Almost 80 summers ago, the bikini was born. The inventor, Louis Réard, was on a mission to create the world’s smallest swimsuit. He named his design after the island Bikini Atoll, which was famous for atomic bomb testing. You can probably guess why he named the bikini this…
It established a new standard of modesty for society and created an explosion in the fashion world. At the time, the only model willing to expose so much of her body was a young female stripper in France. It was the belly button that shocked the world.
Fashion commentators condemned the bikini, and most cities banned it altogether. Réard described the bikini as a “two-piece bathing suit which reveals everything about a girl except for her mother's maiden name.” Magazines in the 1950s even stated, “It is inconceivable that any girl with tact or decency would ever wear such a thing.” Soon after, the sexual revolution in the 1960s and 70s completely changed the public attitude toward sexuality and modesty, dramatically shifting the way people dressed.

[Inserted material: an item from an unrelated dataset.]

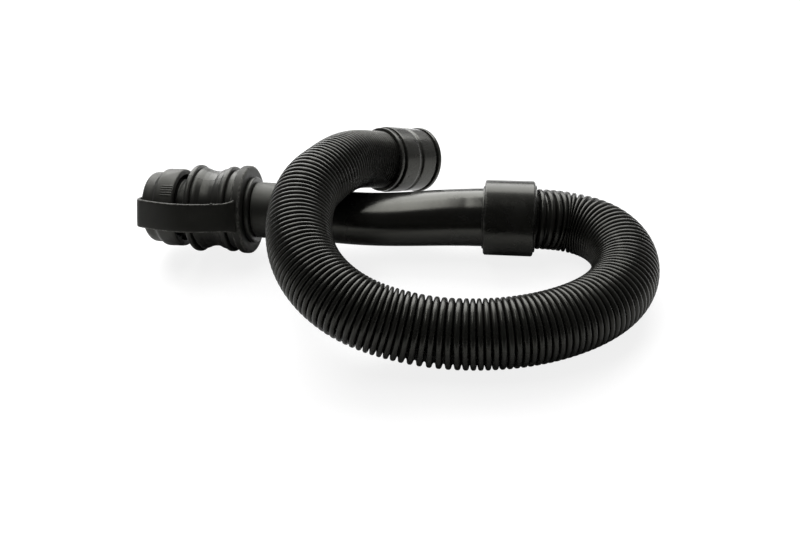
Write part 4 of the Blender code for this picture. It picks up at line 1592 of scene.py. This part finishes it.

Fast forward to 2022, where bikinis are now the norm. Decades have gone by, while hemlines have snuck up and necklines have slid down. As sex has been commercialized, we’ve become desensitized. Today, body positivity is celebrated and “hot girl (or boy) summer” is all the rage. Anything that goes against this cultural standard is criticized as “body shaming.”
Here’s our hot take: modest isn’t hottest. C’mon, let’s keep it real… it’s not tankinis and frumpy turtlenecks that attract the opposite gender’s gaze.
Maybe some of you think that modesty is outdated, prudish, or borderline offensive. And if you’re a guy, you may think that modesty is just a woman’s problem. (Newsflash: that swimsuit that shows off your V-cut, thirst trap selfie, or post-gym IG story are a part of the problem too, bro!)
But modesty goes beyond clothing (or lack thereof).
According to 1 Timothy 12:9-10, modesty starts with the heart: “I also want the women to dress modestly, with decency and propriety, adorning themselves, not with elaborate hairstyles or gold or pearls or expensive clothes, but with good deeds, appropriate for women who profess to worship God."
Paul’s instructions have less to do about how you style your hair and clothes, and more about the command to focus on good works instead of good looks. Don’t take this the wrong way—it doesn’t mean you can’t be stylish! But we are called to dress appropriately and modestly as God’s daughters and sons.
Modesty means dressing in a way that reveals godliness and humility of the heart.
You’re not alone if you’re thinking that this idea goes completely against the grain. Today, our culture holds the mantras of “you do you” and “my body, my choice,” encouraging us to use our bodies as bait to attract attention. Take one look at TikTok, and you’ll see!
Give us a thirst trap!
Show off those curves!
Time to get ready for hot girl summer!
Don’t believe us? Here’s a few reasons why modesty is better:
If you’re looking for a godly partner, remember that godly people are looking for the qualities God cares about—Christlike character and humility of heart. That’s what makes someone truly attractive.
Choosing to be modest is refusing to be seen as a sexual object by the opposite sex. It shows that you don’t find your worth, confidence, approval, or beauty in what you look like. Followers of Christ have an “imperishable beauty of a gentle and quiet spirit, which in God’s sight is very precious.”
Our actions impact others, and we’re called to seek the interest of others above our own as believers. Modesty serves others by not feeding into comparison or jealousy, and by being cautious of becoming a stumbling block to those around us.
Choosing modesty is choosing holiness and humility, which honors our creator. In rejecting worship and praise for showing off your body, you can redirect people to worship the only one worthy of praise—Jesus.
We have a challenge for you: Before you add the “cheeky” bikini bottoms, crop top, or short shorts to your cart, pause and ask yourself: “Why do I want to wear this?” And before posting that swimsuit or shirtless pic on Insta, ask yourself: “Why am I posting this?” Remember that as God’s children, we are identified by how we act, speak, and even what we wear. If you’re a daughter or son of the King, then pray and ask God what it would look like for you to serve God and others by embodying modesty.